Short problem: Hand back each line, unchanged, from the top down to the line where "wasm.setup();" sits.

Source material:
=====

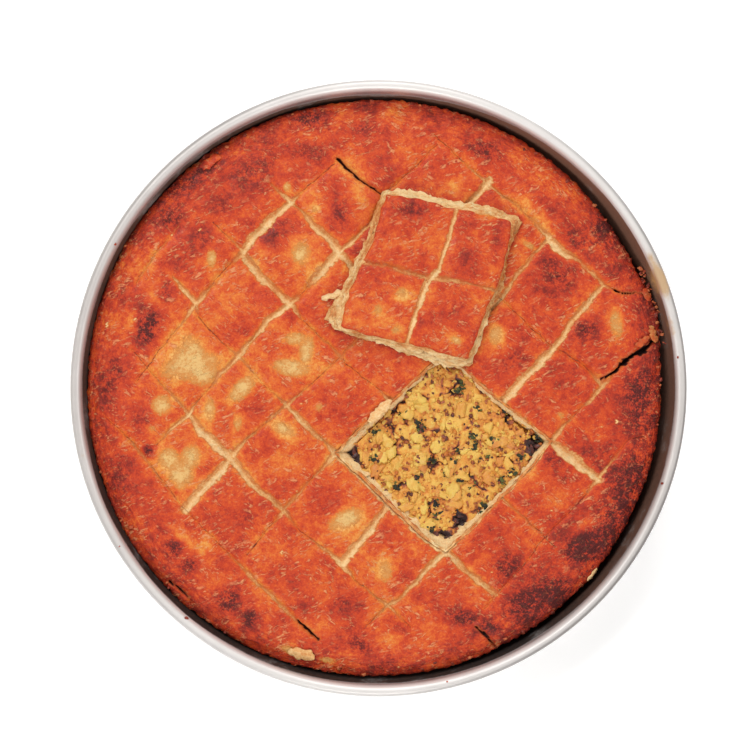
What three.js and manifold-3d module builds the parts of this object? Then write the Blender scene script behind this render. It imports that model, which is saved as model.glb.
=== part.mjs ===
// A round potato borek in its aluminium baking tin, with one block of four squares lifted off and laid on top.
// Millimetres, +Z up. The origin is the centre of the tin's underside. Seen from above with +Y upwards, the
// hole that the block left is right of the middle and the block lies above it. The pie is a shell of pastry
// round a potato filling. Its top is scored with knife cuts in a diamond grid.
import * as THREE from "three";
import { mergeVertices } from "three/addons/utils/BufferGeometryUtils.js";
import Module from "manifold-3d";

const wasm = await Module();
wasm.setup();

// ---- driving dimensions ----
const TIN = {
  rimRadius: 180,
  height: 45,
  flare: 9.5, // degrees that the wall leans out
  sheet: 1.5,
  beadRadius: 3,
  cornerRadius: 9,
  sides: 60,
};
const PIE = {
  radius: 169.2,
  eastShrink: 2.6, // the pie has shrunk from the tin's wall on its +X side
  squash: 0.3,
  rimWave: 0.35,
  bulge: { angle: 15, width: 6, reach: 3.4 }, // crisp edge that still reaches the wall, in degrees and mm
  underside: TIN.sheet + 0.3,
  edgeTop: 35, // top of the pastry where its shoulder starts to round over
  dome: 4.5,
  shoulderDrop: 3.2,
  shoulderStart: 0.93, // share of the radius
  footShrink: 8.5,
  topPastry: 8,
  sidePastry: 7,
  basePastry: 4,
  sides: 48,
};
const GAP = 0.3; // between pieces that touch
const HOLE = { ledge: 2.6, wave: 0.7, sidePoints: 9 };
const FILLING = {
  perSide: 7,
  size: [10, 14.5],
  rise: [-2.4, 0.4],
  herbs: 16,
  herbSize: [4.4, 2.8, 0.9],
  seed: 7,
};

// Knife cuts in the top pastry. Each is a list of places that it runs through, with how wide it gapes there.
const CUTS = {
  a1: [
    [-161, -17, 0.9], [-141.5, -35.5, 2.3], [-116, -68.5, 1.2],
    [-75, -110, 2.3], [-50.5, -133.5, 2.3], [-35, -147.5, 2.3],
  ],
  a2: [
    [-145.5, 23.5, 0.9], [-111.5, -14, 1.7], [-104.5, -24.5, 4.7], [-87.5, -39, 5.2], [-56.5, -70, 3.5],
    [-46, -83.5, 1.2], [-21.5, -102.5, 4.1], [4.5, -126.5, 2], [19.5, -141, 0.6],
  ],
  a3: [
    [-121, 65.5, 1.7], [-107, 49.5, 2.3], [-93, 27.5, 0.7], [-53.5, -9.5, 1.7], [-24.5, -38, 3.5],
    [5.5, -66.5, 4.7], [39.5, -95, 4.1], [53.5, -108.5, 3.5], [69.5, -121, 2.3],
  ],
  a4: [
    [-97.5, 97.5, 0.7], [-81, 82.5, 1.5], [-77, 74.5, 4.7], [-51, 49.5, 4.1], [-22, 19, 2.3],
    [1, -1.5, 1.2], [69.5, -61.5, 1.7], [97.5, -87, 1.3], [104, -94, 0.9],
  ],
  a5: [
    [-63.5, 120.5, 1.2], [-52, 110, 2.3], [-38, 95.5, 3.5], [-25.5, 84.5, 4.7], [-15, 70.5, 3.5],
    [58.5, 3, 1.7], [100.5, -31, 2.9], [118, -44.5, 5.8], [129.5, -54, 3.5],
  ],
  a6: [
    [-25, 135, 1.2], [-8.5, 120.5, 2.3], [72.5, 52, 1.2],
    [103.5, 23.5, 2.3], [122, 12.5, 2.9], [131.5, 2.5, 3.5],
  ],
  a7: [
    [33, 149, 1.2], [64, 120, 1.7], [91.5, 98, 2.3], [105, 83, 5.2],
    [118, 75, 2.3], [132.5, 61.5, 2.3], [142, 55.5, 1.2],
  ],
  b1: [[-143, 61, 0.7], [-131, 78.5, 1.2], [-117, 96, 0.7]],
  b2: [
    [-26, 132, 0.7], [-50.5, 110, 2.9], [-75, 87, 4.7], [-80, 79.5, 2.9],
    [-94, 65.5, 2.3], [-107.5, 49.5, 2.3], [-116, 37.5, 1.2], [-142, 4, 0.9],
  ],
  b3: [
    [35, 143.5, 0.9], [5.5, 116, 1.2], [-6.5, 94.5, 1.7], [-25.5, 77.5, 5.2], [-36.5, 65.5, 5.2],
    [-52, 49.5, 3.5], [-81.5, 19.5, 2.9], [-111.5, -15.5, 2.3], [-130.5, -34, 1.2],
  ],
  b4: [
    [64.5, 121.5, 4.7], [53.5, 108.5, 4.1], [-22, 19, 1.7], [-53.5, -9.5, 2.3],
    [-83.5, -36, 2.3], [-102, -57.5, 5.2], [-113.5, -71, 4.7],
  ],
  b5: [
    [100.5, 89, 2.3], [73, 53.5, 2.3], [31.5, 13.5, 2.3], [10.5, -6.5, 2.9],
    [-24.5, -38, 2.9], [-56, -72, 2.3], [-77.5, -99, 1.2],
  ],
  b6: [
    [132.5, 61, 1.7], [124, 51.5, 3.5], [103.5, 24, 3.5],
    [73, -7.5, 4.1], [5.5, -67.5, 4.1], [-21, -102.5, 4.1],
  ],
  b7: [
    [160, 28, 2.3], [149, 19, 3.5], [131.5, 0.5, 2.9], [116.5, -14, 1.2], [101, -30.5, 2.9],
    [75.5, -60, 2.3], [39.5, -95, 3.5], [14, -122.5, 2], [-8, -141, 0.7],
  ],
  b8: [[156, -28.5, 0.7], [129.5, -52, 2.3], [100, -85, 1.3], [68, -122.5, 1.7], [62, -130, 0.9]],
};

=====

Result:
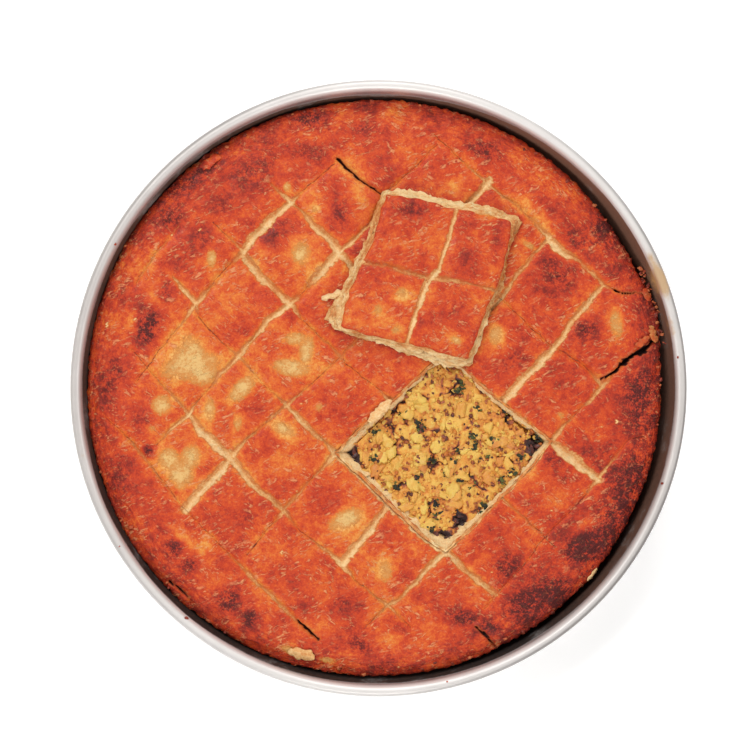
What three.js and manifold-3d module builds the parts of this object? Then write the Blender scene script behind this render. It imports that model, which is saved as model.glb.
=== part.mjs ===
// A round potato borek in its aluminium baking tin, with one block of four squares lifted off and laid on top.
// Millimetres, +Z up. The origin is the centre of the tin's underside. Seen from above with +Y upwards, the
// hole that the block left is right of the middle and the block lies above it. The pie is a shell of pastry
// round a potato filling. Its top is scored with knife cuts in a diamond grid.
import * as THREE from "three";
import { mergeVertices } from "three/addons/utils/BufferGeometryUtils.js";
import Module from "manifold-3d";

const wasm = await Module();
wasm.setup();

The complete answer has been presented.